A Framework for Capturing Mathematics Students’ Inscriptional Practices in Digital Collaborative Environments
Saturday, April 15, 2023
8:00 AM – 9:30 AM
San Francisco Ballroom, West Tower, Hyatt Regency Chicago
 
AJ Edson
Sunyoung Park
Michael Quail
Brady Tyburski
Eli Claffey

The evolution of digital technologies has led to an abundance of resources, particularly in online spaces where information and communication tools are combined with conventional mathematical tools like tables, symbols, and graphs. In this study, we use inscriptions to refer to external representations of thinking that exist in material forms such as paper and pencil or the computer screen. Students’ inscriptions practices are an important disciplinary practice because they include behaviors such as expressing, interpreting, predicting, critiquing, reasoning, and communicating mathematical and scientific ideas. In this study, we provide a framework and highlight its use for describing student inscriptional practices where students explore and solve mathematics problems in a small group setting.

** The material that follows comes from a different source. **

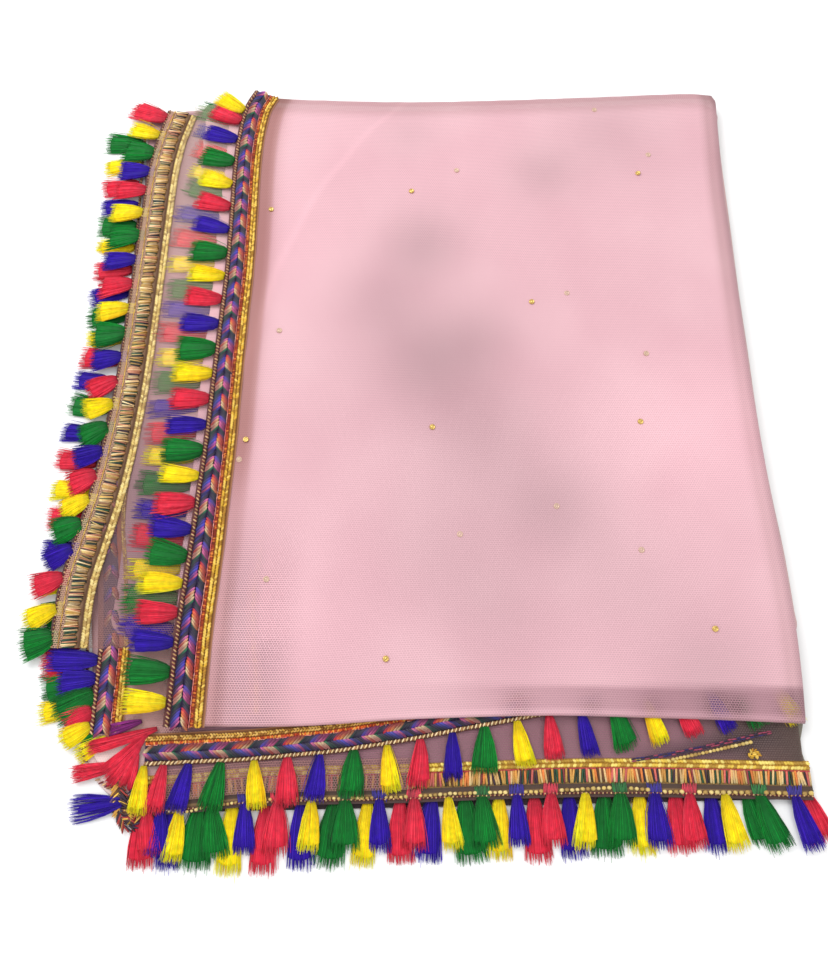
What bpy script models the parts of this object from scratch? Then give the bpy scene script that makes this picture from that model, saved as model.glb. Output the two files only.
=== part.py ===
"""A folded net dupatta: a long see-through stole with a woven braid border and a tassel fringe.

The stole is folded once across its width and twice along its length, and lies flat.
Sizes in the tables are millimetres in the layout frame: x to the right from the middle of the
top panel, y away from its near fold, z up from the surface it lies on. At the end every object is
moved so that the origin is at the bottom centre of the whole folded stole.
"""

import math

import bmesh
import bpy
from mathutils import Vector

MM = 0.001
COLLECTION_NAME = "folded_net_dupatta"

# ---- cloth and trim ------------------------------------------------------------------------------
NET_THICKNESS = 1.2
FOLD_RADIUS = 2.6
STEEPEST = 0.35
SEAM_GAP = 0.3
CORD_WIDTH = 3.4
CORD_THICKNESS = 0.8
CORD_CROWN = 1.0
CHAIN_CROWN = 0.7
CORD_STEP = 24.0
BAND_START = CORD_WIDTH + SEAM_GAP
BAND_END = 18.6
BAND_THICKNESS = 1.0
METAL_STRIP = 3.0
BRAID_RELIEF = 0.7
BRAID_PITCH = 16.6
RIB_RELIEF = 0.4
RIB_PITCH = 11.0
EDGE_START = BAND_END + SEAM_GAP + 0.4
EDGE_WIDTH = 4.6
EDGE_THICKNESS = 1.2

# ---- tassels: width, height and share of the length at each section from the root ----------------
TASSEL_ROOT_WIDTH = 5.4
TASSEL_SECTIONS = (
    # share, width, height
    (0.34, 8.6, 2.3),
    (1.00, 13.2, 1.6),
)

# ---- hidden layers, from the floor up: each is one lip of the folded edge ------------------------
# the lowest one follows the lowest borders on its left and near sides, where it states no place
HIDDEN_LAYERS = (
    # bottom, top, left, right inset, near, far inset, radius of the near left corner
    (0.0, 2.0, None, 0.0, None, 8.0, 46.0),
    (2.0, 4.0, -293.0, 0.9, -40.0, 5.0, 34.0),
    (4.0, 6.4, -289.0, 2.0, 60.0, 9.0, 14.0),
    (6.4, 8.7, -262.0, 1.2, 62.0, 4.5, 14.0),
    (8.7, 11.0, -240.0, 5.0, 58.0, 7.0, 14.0),
)
LIP_SECTION = (
    # share of the layer's height, inset
    (0.0, 1.4),
    (0.45, 0.0),
    (0.94, 1.4),
)
LIP_WAVE = 0.7
LOWEST_REACH = EDGE_START - 0.9
CORNER_RADIUS = 14.0
CORNER_STEPS = 3
SIDE_STEPS = 12

# ---- the top panel's width over the border, its depth and its edges ------------------------------
RIGHT_EDGE = (
    # y, x of the outermost layer on the right
    (-60.0, 214.0),
    (-45.0, 213.5),
    (-21.0, 211.0),
    (-4.0, 210.0),
    (8.0, 214.0),
    (45.0, 216.3),
    (78.0, 217.5),
    (124.0, 216.5),
    (172.0, 214.4),
    (224.0, 212.6),
    (277.0, 211.6),
    (395.0, 211.8),
    (458.0, 212.0),
    (525.0, 213.4),
    (575.0, 215.5),
)
PANEL_SIZE = (440.0, 562.0)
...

Productive Disciplinary Engagement in Collaborative Work Within Mathematics Classrooms

Sunday, April 16, 2023
11:40 AM – 1:10 PM
San Francisco Ballroom, West Tower, Hyatt Regency Chicago
 
Kristen Bieda
Taren Going
Merve Kursav
AJ Edson

Working collaboratively in small groups can support students to engage meaningfully in disciplinary practices in mathematics classrooms. Researchers have defined this as productive disciplinary engagement (PDE), which is supported in classrooms that embody four principles: problematizing, authority, accountability, and resources. Based on data analysis of middle grade students’ engagement with problem-based curriculum embedded in a digital collaborative environment, we developed an analytic framework that conceptualizes the emergence of PDE during small group work. We articulate key elements of interdependency among principles of PDE, highlighting ways that the principles are mutually constructed. This framework inform research on PDE across contexts, and also for use within professional development settings to support teachers’ noticing of PDE in students’ collaborative work.